In this morning’s news, I just saw a perfect expression of one of the points I make here, that these platforms will evolve to support middlemen again. I had already noted that approximately 40% of Airbnb’s were from professional hosts. Here’s Fast Company talking about Airbnb’s first to market advantage in Cuba, a market that has neither internet penetration nor credit cards:
“ In 2011, the country’s National Statistics Office and the International Telecommunication Union estimated that about 22% of Cubans have Internet access, but that included people who only had access to a government-controlled Intranet. Until 2008, Cubans were banned from buying their own computers. Meanwhile, having a bank account is uncommon. “It’s not just that people prefer cash,” says Henken, “It’s almost the only way. People don’t trust anything else, at least not yet.”
Thankfully for Airbnb, however, it didn’t have to start from scratch. It simply tapped into an existing network of middlemen.

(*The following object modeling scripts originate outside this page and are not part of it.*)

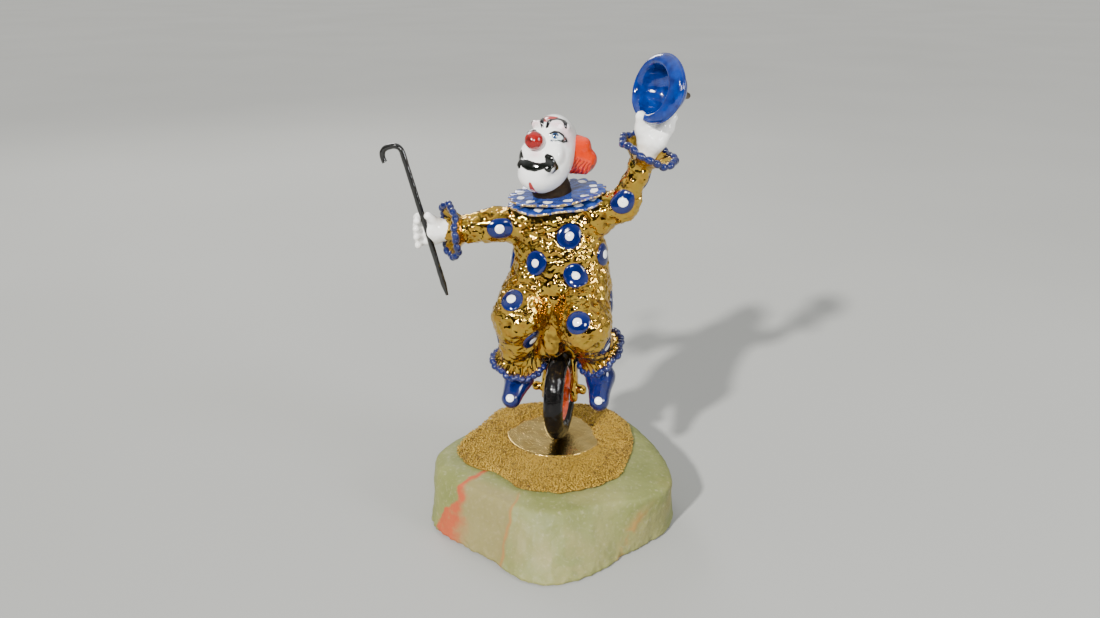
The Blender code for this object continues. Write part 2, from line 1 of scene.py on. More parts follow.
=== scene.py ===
"""Looks of the clown figurine: gold plate, enamel and onyx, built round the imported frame.

Lengths are millimetres until a mesh is made. Axes are the frame's: +Z up, and the clown faces -Y.
"""

import math

import bmesh
import bpy
import numpy as np
from mathutils import Euler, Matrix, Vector, noise


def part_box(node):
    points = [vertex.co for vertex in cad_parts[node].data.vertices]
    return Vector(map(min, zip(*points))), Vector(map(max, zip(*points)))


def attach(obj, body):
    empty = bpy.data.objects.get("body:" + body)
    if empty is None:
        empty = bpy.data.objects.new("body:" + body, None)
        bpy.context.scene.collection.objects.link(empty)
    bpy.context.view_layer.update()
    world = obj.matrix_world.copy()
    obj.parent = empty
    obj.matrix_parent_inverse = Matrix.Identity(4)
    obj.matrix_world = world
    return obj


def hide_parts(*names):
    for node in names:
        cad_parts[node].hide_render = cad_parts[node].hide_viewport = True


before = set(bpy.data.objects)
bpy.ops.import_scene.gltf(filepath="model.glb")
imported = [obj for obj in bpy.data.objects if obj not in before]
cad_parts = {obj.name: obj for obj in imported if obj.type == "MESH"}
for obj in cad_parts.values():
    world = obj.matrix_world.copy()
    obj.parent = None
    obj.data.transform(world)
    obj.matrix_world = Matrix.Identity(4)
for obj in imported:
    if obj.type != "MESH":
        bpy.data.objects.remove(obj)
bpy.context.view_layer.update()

MM = 0.001

# The photograph's camera
CAMERA_PLACE = (0.0706, -0.3599, 0.2390)
CAMERA_PITCH = 21.06
CAMERA_TURN = 11.5
CAMERA_LENS = 30.0


def corners(node):
    """The lowest and highest corner of a CAD node, in millimetres."""
    low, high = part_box(node)
    return np.array(low) / MM, np.array(high) / MM


WHEEL_LOW, WHEEL_HIGH = corners("unicycle_wheel")
DISC_LOW, DISC_HIGH = corners("ground_disc")
STONE_TOP = corners("onyx_base")[1][2]
SAND_LEVEL = corners("gold_granules")[1][2] - 0.5
HUB = (WHEEL_LOW + WHEEL_HIGH) / 2
TYRE_RADIUS = (WHEEL_HIGH[2] - WHEEL_LOW[2]) / 2
TYRE_SECTION = (WHEEL_HIGH[0] - WHEEL_LOW[0]) / 2
DISC_CENTRE = (DISC_LOW + DISC_HIGH) / 2
DISC_RADIUS = (DISC_HIGH[0] - DISC_LOW[0]) / 2
SEAT = np.array((0, HUB[1], HUB[2] + TYRE_RADIUS + 3.0))

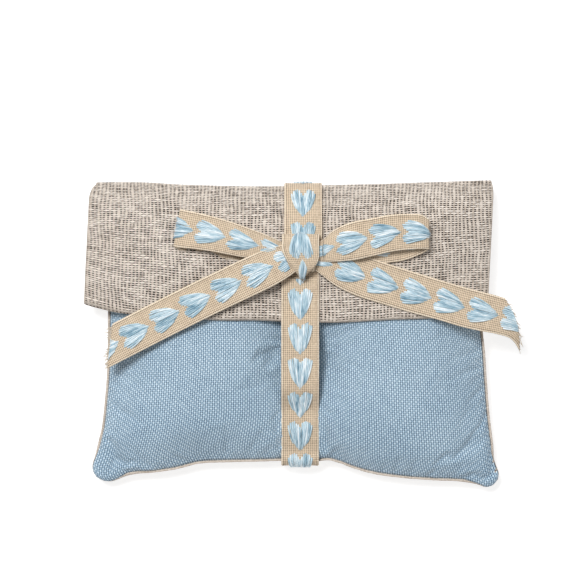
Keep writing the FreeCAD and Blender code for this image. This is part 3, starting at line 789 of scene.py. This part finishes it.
def make_flap(apex):
    """The linen flap with its turned edge, and its facing.  Returns the outer surface, for what lies on it."""
    x, y = flap_plan()
    z = flap_height(x, y)
    floor = height_of(FRONT_TREE, x, y, 0.0) + FACING_THICK + FLAP_THICK / 2 + 0.35
    z = np.maximum(z, floor)
    for _ in range(3):
        z[1:-1, 1:-1] = (z[1:-1, 1:-1] * 2 + z[:-2, 1:-1] + z[2:, 1:-1] + z[1:-1, :-2] + z[1:-1, 2:]) / 6
    u, v = FLAP_U, FLAP_V
    from_edge = np.minimum(np.minimum(u * 106, (1 - u) * 106)[None, :], (v * 35)[:, None])
    roll = (1 - np.clip(from_edge / 1.6, 0, 1)) ** 2
    top = np.dstack([x, y, z - 0.4 * roll])
    turn = np.array([top[-1] * (1 - t) + apex * t for t in (0.3, 0.6, 0.85, 1.0)])
    turn[:, :, 1] += np.array([0.35, 0.4, 0.2, 0.0])[:, None]
    whole = refined(np.concatenate([top, turn]))
    points, faces, uvs = slab(whole, flat_coordinates(whole), FLAP_THICK)
    turned = rim_share(len(points), whole, 0.85, 1.1)
    piece = make_piece("linen_flap", points, faces, uvs, [LINEN], plain=turned)
    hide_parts("flap_outer")
    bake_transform(piece)
    under = np.dstack([x, y, z - FLAP_THICK / 2 - FACING_THICK / 2 + 0.02])
    under[:12, :, 1] -= (0.1 + 0.4 * np.exp(-u / 0.13))[None, :] * (1 - v[:12] / v[12])[:, None]
    under = under[:-3]
    points, faces, uvs = slab(refined(under), flat_coordinates(refined(under)), FACING_THICK)
    facing = make_piece("flap_facing_cloth", points, faces, uvs, [LINEN])
    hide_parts("flap_facing")
    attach(facing, "flap")
    return bvh_of(whole + grid_normals(whole) * FLAP_THICK / 2)


make_cushion()
FLAP_TREE = make_flap(make_back())

# ---- ribbon


class Strip:
    """A length of ribbon.  Its two edges are smooth curves through pairs of points, and bow is how far its
    middle stands off the line between them.  The face that shows is on the side of its normal."""

    def __init__(self, pairs, bow=0.0):
        pairs = np.asarray(pairs, float)
        self.edges = pairs.reshape(len(pairs), 6)
        middle = pairs.mean(axis=1)
        self.knots = chord_knots(middle)
        self.long = float(self.knots[-1])
        self.bow = np.broadcast_to(np.asarray(bow, float), (len(pairs),)).reshape(-1, 1)

    def raw(self, s, x):
        ends = hermite(self.knots, self.edges, s)
        f = (x / RIBBON_WIDE + 0.5)[..., None]
        return ends[..., :3] * (1 - f) + ends[..., 3:] * f

    def at(self, s, x, h):
        """The point s along, x across from the middle and h above the ribbon's middle surface."""
        s, x, h = np.broadcast_arrays(*(np.asarray(a, float) for a in (s, x, h)))
        step = 0.05
        along = self.raw(s + step, x) - self.raw(s - step, x)
        ends = hermite(self.knots, self.edges, s)
        n = unit(np.cross(ends[..., 3:] - ends[..., :3], along))
        lift = hermite(self.knots, self.bow, s)[..., 0] * (1 - (2 * x / RIBBON_WIDE) ** 2)
        return self.raw(s, x) + n * (lift + h)[..., None]


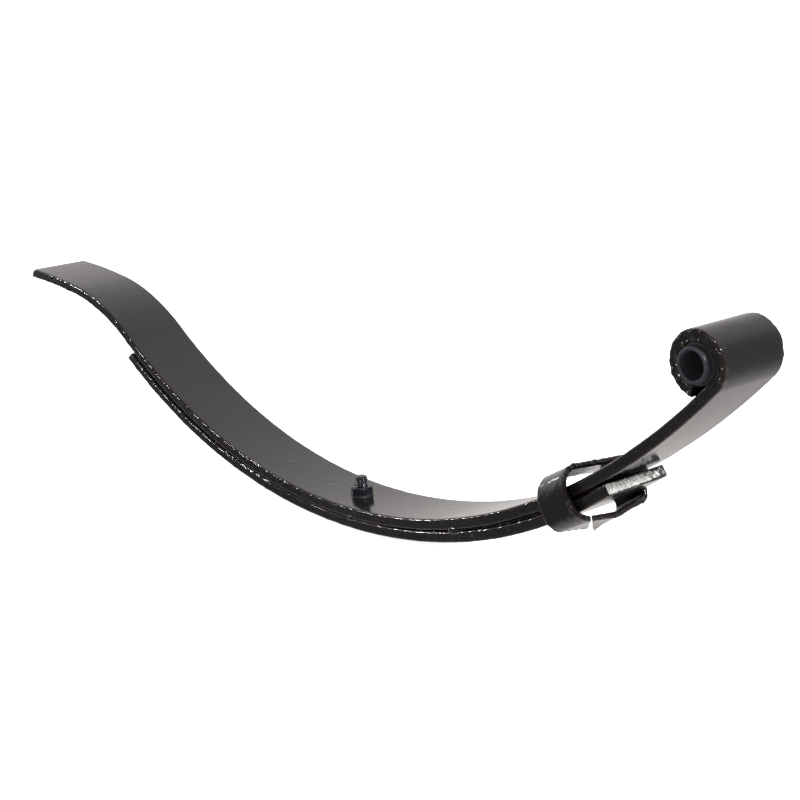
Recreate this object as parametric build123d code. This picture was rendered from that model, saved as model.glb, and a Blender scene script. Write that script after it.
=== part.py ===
from build123d import *
from math import cos, radians, sin, tan
import os

# Slipper-end leaf spring: two leaves, a centre bolt, a bushed eye and a loose rebound clip.
# Frame: +X along the spring from the slipper end to the eye, +Y across the leaves, +Z up.
# The origin is where the centre bolt's axis meets the underside of the leaf pack.
# All sizes are in millimetres and all angles in degrees.

# Spring flats
leaf_width = 60.0
leaf_thickness = 9.0
leaf_edge_radius = 1.2
seat_gap = 0.2
bolt_hole_radius = 5.3

# Main leaf, described along its upper face from the centre bolt outwards
sweep_radius = 557.0
slipper_sweep_angle = 34.7
reverse_radius = 233.5
reverse_angle = 26.7
toe_radius = 805.0
toe_angle = 5.9
toe_bevel = 6.0
eye_sweep_angle = 22.8
arm_radius = 640.0
arm_angle = 21.0
eye_radius = 14.5
eye_roll_angle = 303.7

# Second leaf, flatter than the main leaf near the bolt, so a gap opens away from it
second_middle_radius = 606.0
second_middle_length = 150.0
second_slipper_radius = 556.0
second_slipper_length = 184.0
second_eye_radius = 540.0
second_eye_length = 184.0
second_toe_bevel = 3.0

# Centre bolt and nut
bolt_radius = 4.95
bolt_head_radius = 8.0
bolt_head_height = 7.0
bolt_end_height = 35.2
bolt_chamfer = 1.0
nut_bore_radius = 5.0
nut_across_flats = 17.0
nut_height = 8.0
nut_chamfer_angle = 30.0
nut_seat_gap = 0.1

# Eye bush: a thin liner pressed in the eye, and a longer sleeve that turns in it
sleeve_bore_radius = 10.0
sleeve_radius = 12.5
sleeve_length = 69.0
sleeve_chamfer = 0.8
liner_bore_radius = 12.55
liner_radius = 14.48
liner_length = 58.0

# Rebound clip, a strap bent round both leaves with its ends butted underneath.
# Each rim's outline wraps round circles at its corners: Y, Z and radius about a point in the pack.
clip_station = 280.0
clip_pack_depth = 10.8
clip_strap_width = 34.0
clip_strap_thickness = 4.2
clip_eye_rim = [(-19.8, 5.9, 18.5), (-20.8, -2.5, 16), (2, -15.7, 6), (29.7, -9.4, 9), (26, 7.8, 12)]
clip_slipper_rim = [(-16, 3.4, 21), (-22.8, -4.2, 13.8), (3, -16.2, 6), (29, -11.5, 9.2), (26, 7.8, 12)]

# The slanted gap between the strap's ends, as Y on the strap's two rims
clip_butt_eye_side = (-24.0, -23.0)
clip_butt_slipper_side = (1.0, 5.0)

pack_height = 2 * leaf_thickness + seat_gap


class Point:
    """A place and a heading on a leaf's upper face, in the side view."""

    def __init__(self, x, z, heading):
        self.x = x
        self.z = z
        self.heading = heading

    def tangent(self):
        return (cos(radians(self.heading)), sin(radians(self.heading)))

    def below(self, depth):
        """The point that lies a depth under the upper face."""
        tx, tz = self.tangent()
        return Point(self.x + tz * depth, self.z - tx * depth, self.heading)

    def along(self, radius, turn):
        """The end of an arc that leaves this point; a positive turn bends upwards."""
        sign = 1 if turn > 0 else -1
        tx, tz = self.tangent()
        centre_x = self.x - tz * radius * sign
        centre_z = self.z + tx * radius * sign
        end = Point(0, 0, self.heading + turn)
        ex, ez = end.tangent()
        end.x = centre_x + ez * radius * sign
        end.z = centre_z - ex * radius * sign
        return end


def arc_chain(start, bends):
    """Tangent arcs from start, each given as its radius and its signed turn."""
    edges = []
    point = start
    for radius, turn in bends:
        arc = JernArc((point.x, point.z), point.tangent(), radius, turn)
        edges.append(arc)
        point = point.along(radius, turn)
    return edges, point


def leaf_faces(start, bends):
    """Upper and lower edges of a leaf that follows the bends from start to its other end."""
    upper, upper_end = arc_chain(start, bends)
    lower_bends = []
    for radius, turn in bends:
        lower_radius = radius + leaf_thickness if turn > 0 else radius - leaf_thickness
        lower_bends.append((lower_radius, turn))
    lower, lower_end = arc_chain(start.below(leaf_thickness), lower_bends)
    return upper, lower, upper_end, lower_end


def start_of(bends, z):
    """The point from which the bends lead to a level face at height z on the bolt's axis."""
    point = Point(0, z, 180)
    for radius, turn in reversed(bends):
        point = point.along(radius, -turn)
    return Point(point.x, point.z, point.heading - 180)


def leaf_solid(slipper_bends, eye_bends, top_z, bevel):
    """A flat bar bent to the profile, bevelled at its slipper end and drilled for the bolt."""
    start = start_of(slipper_bends, top_z)
    upper, lower, upper_end, lower_end = leaf_faces(start, slipper_bends + eye_bends)
    low_start = start.below(leaf_thickness)
    tx, tz = start.tangent()
    nose = (low_start.x - tx * bevel, low_start.z - tz * bevel)
    toe_cap = Line((start.x, start.z), nose)
    toe_foot = Line(nose, (low_start.x, low_start.z))
    end_cap = Line((upper_end.x, upper_end.z), (lower_end.x, lower_end.z))
    outline = make_face(upper + lower + [toe_cap, toe_foot, end_cap])
    bar = extrude(Plane.XZ * outline, leaf_width / 2, both=True)
    bar = fillet(long_edges(bar), leaf_edge_radius)
    return bar - Pos(0, 0, pack_height / 2) * Cylinder(bolt_hole_radius, 4 * pack_height)


def long_edges(bar):
    """The edges along both sides of a bent bar, without those across its ends."""
    side_edges = []
    for edge in bar.edges():
        box = edge.bounding_box()
        if box.size.Y < 0.01 and edge.length > leaf_thickness * 1.5:
            side_edges.append(edge)
    return side_edges


def main_leaf():
    slipper_bends = [(toe_radius, -toe_angle), (reverse_radius, -reverse_angle),
                     (sweep_radius, slipper_sweep_angle)]
    eye_bends = [(sweep_radius, eye_sweep_angle), (arm_radius, arm_angle), (eye_radius, eye_roll_angle)]
    return leaf_solid(slipper_bends, eye_bends, pack_height, toe_bevel)


def second_leaf():
    middle = (second_middle_radius, degrees_of(second_middle_length, second_middle_radius))
    slipper_bends = [(second_slipper_radius, degrees_of(second_slipper_length, second_slipper_radius)),
                     middle]
    eye_bends = [middle, (second_eye_radius, degrees_of(second_eye_length, second_eye_radius))]
    return leaf_solid(slipper_bends, eye_bends, leaf_thickness, second_toe_bevel)


def degrees_of(length, radius):
    return length / radius / radians(1)


def centre_bolt():
    """Round locating head under the pack, and a plain shank up through both leaves."""
    head = Pos(0, 0, -bolt_head_height / 2) * Cylinder(bolt_head_radius, bolt_head_height)
    head = chamfer(head.edges().filter_by(GeomType.CIRCLE).sort_by(Axis.Z)[0], bolt_chamfer)
    shank = Pos(0, 0, bolt_end_height / 2) * Cylinder(bolt_radius, bolt_end_height)
    shank = chamfer(shank.edges().filter_by(GeomType.CIRCLE).sort_by(Axis.Z)[-1], bolt_chamfer)
    return head + shank


def centre_nut():
    """Hexagon nut on the upper face of the main leaf, its top corners turned off."""
    flats = extrude(RegularPolygon(nut_across_flats / 2, 6, major_radius=False), nut_height)
    corner_radius = nut_across_flats / 2 / cos(radians(30))
    chamfer_width = corner_radius - nut_across_flats / 2
    chamfer_depth = chamfer_width * tan(radians(nut_chamfer_angle))
    blank = Pos(0, 0, nut_height / 2) * Cylinder(corner_radius, nut_height)
    top_edge = blank.edges().filter_by(GeomType.CIRCLE).sort_by(Axis.Z)[-1]
    blank = chamfer(top_edge, chamfer_depth, chamfer_width)
    bore = Pos(0, 0, nut_height / 2) * Cylinder(nut_bore_radius, 2 * nut_height)
    return Pos(0, 0, pack_height + nut_seat_gap) * ((flats & blank) - bore)


def eye_centre():
    """Centre of the rolled eye in the side view."""
    point = Point(0, pack_height, 0).along(sweep_radius, eye_sweep_angle).along(arm_radius, arm_angle)
    centre = point.below(-eye_radius)
    return centre.x, centre.z


def tube(outer_radius, inner_radius, length):
    """A tube on the eye's axis."""
    x, z = eye_centre()
    ring = Cylinder(outer_radius, length) - Cylinder(inner_radius, 2 * length)
    return Pos(x, 0, z) * Rot(90, 0, 0) * ring


def eye_liner():
    return tube(liner_radius, liner_bore_radius, liner_length)


def eye_sleeve():
    sleeve = tube(sleeve_radius, sleeve_bore_radius, sleeve_length)
    rims = sleeve.edges().filter_by(GeomType.CIRCLE).filter_by(
        lambda edge: abs(edge.radius - sleeve_radius) < 0.01)
    return chamfer(rims, sleeve_chamfer)


def clip_place():
    """Centre of the leaf pack where the clip sits, as a place whose X runs along the leaf."""
    arm_length = clip_station - sweep_radius * radians(eye_sweep_angle)
    face = Point(0, pack_height, 0).along(sweep_radius, eye_sweep_angle)
    face = face.along(arm_radius, degrees_of(arm_length, arm_radius))
    middle = face.below(clip_pack_depth)
    return Pos(middle.x, 0, middle.z) * Rot(0, -middle.heading, 0)


def clip_outline(corners, along, inset):
    """One rim's outline, wrapped round its corner circles and moved in by the inset."""
    rounds = []
    for across, height, radius in corners:
        rounds += (Pos(across, height) * Circle(radius - inset)).edges()
    return Plane.YZ.offset(along) * make_hull(rounds)


def clip_body(inset):
    """The solid between the clip's two rims, moved in by the inset."""
    reach = clip_strap_width / 2
    slipper_rim = clip_outline(clip_slipper_rim, -reach, inset)
    eye_rim = clip_outline(clip_eye_rim, reach, inset)
    return loft([slipper_rim, eye_rim], ruled=True)


def clip_butt():
    """The slanted gap between the strap's two ends, through the bottom of the strap."""
    reach = clip_strap_width / 2
    near_eye, far_eye = clip_butt_eye_side
    near_slipper, far_slipper = clip_butt_slipper_side
    gap = Polyline((reach, near_eye), (reach, far_eye), (-reach, far_slipper), (-reach, near_slipper),
                   close=True)
    deep = 2 * clip_pack_depth
    return Pos(0, 0, -deep - clip_pack_depth) * extrude(make_face(gap), deep)


def rebound_clip():
    """Flat strap bent to a rounded oblong; its two ends stop short of each other underneath."""
    band = clip_body(0) - clip_body(clip_strap_thickness)
    return clip_place() * (band - clip_butt())


makers = {
    "main_leaf": main_leaf,
    "second_leaf": second_leaf,
    "centre_bolt": centre_bolt,
    "centre_nut": centre_nut,
    "eye_liner": eye_liner,
    "eye_sleeve": eye_sleeve,
    "rebound_clip": rebound_clip,
}

os.makedirs("parts", exist_ok=True)
for name, make in makers.items():
    export_step(make(), f"parts/{name}.step")
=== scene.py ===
import random
from math import acos, atan2, ceil, cos, exp, hypot, pi, radians, sin, sqrt

import bpy
from mathutils import Matrix, Vector, noise


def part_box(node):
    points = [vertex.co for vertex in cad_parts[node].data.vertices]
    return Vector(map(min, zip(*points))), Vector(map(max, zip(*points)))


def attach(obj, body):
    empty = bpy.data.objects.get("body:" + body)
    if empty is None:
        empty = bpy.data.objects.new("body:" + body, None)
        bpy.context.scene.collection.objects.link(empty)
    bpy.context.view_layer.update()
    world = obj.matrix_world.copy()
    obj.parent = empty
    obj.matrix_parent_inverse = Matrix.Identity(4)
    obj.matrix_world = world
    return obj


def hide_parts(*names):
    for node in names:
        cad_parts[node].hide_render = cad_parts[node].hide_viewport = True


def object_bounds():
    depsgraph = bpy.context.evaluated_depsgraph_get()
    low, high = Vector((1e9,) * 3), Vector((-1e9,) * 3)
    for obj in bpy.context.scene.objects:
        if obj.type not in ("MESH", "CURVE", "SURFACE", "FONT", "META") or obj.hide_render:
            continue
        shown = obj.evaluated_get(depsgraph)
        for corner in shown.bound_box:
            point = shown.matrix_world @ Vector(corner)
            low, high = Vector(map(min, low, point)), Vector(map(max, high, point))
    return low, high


# Slipper-end leaf spring in thick gloss black enamel.
# Shapes below are worked in millimetres in the part's own frame, and meshes are made in metres.

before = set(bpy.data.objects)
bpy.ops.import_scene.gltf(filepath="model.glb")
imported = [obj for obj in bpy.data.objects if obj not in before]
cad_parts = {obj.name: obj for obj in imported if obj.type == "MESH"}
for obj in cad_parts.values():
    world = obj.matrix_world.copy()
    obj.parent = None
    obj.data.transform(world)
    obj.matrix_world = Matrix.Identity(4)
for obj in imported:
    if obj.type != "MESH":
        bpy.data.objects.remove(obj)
cad_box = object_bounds()

MM = 0.001


def arc(radius, length):
    """A bend known by its length, as its radius and its turn in degrees."""
    return (radius, length / radians(radius))


# Spring flats
LEAF_WIDTH = 60.0
LEAF_THICKNESS = 9.0
LEAF_CORNER = 1.8
SEAT_GAP = 0.2
PACK_HEIGHT = 2 * LEAF_THICKNESS + SEAT_GAP
MAIN_BEVEL = 6.0
MAIN_END_ROUND = 0.5
SECOND_BEVEL = 3.0
SECOND_END_ROUND = 1.6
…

The company partnered with a handful of what it describes as “Internet cafes for hosting” that were already facilitating bookings online. These small businesses already had connections with most of the homes for rent on the island, and already charged them a fee for management services. Now they will handle Airbnb listings. Even for hosts who have bank accounts, Airbnb needs to work with intermediaries to deposit funds into their accounts. For the many hosts without access to bank accounts, it partnered with third parties who, in some cases, will deliver cash to their doorsteps (Henken says Airbnb is likely using an established money transfer service to handle payments to unbanked hosts, Airbnb declined specify who’s providing the service for them). All of these are informal partnerships.”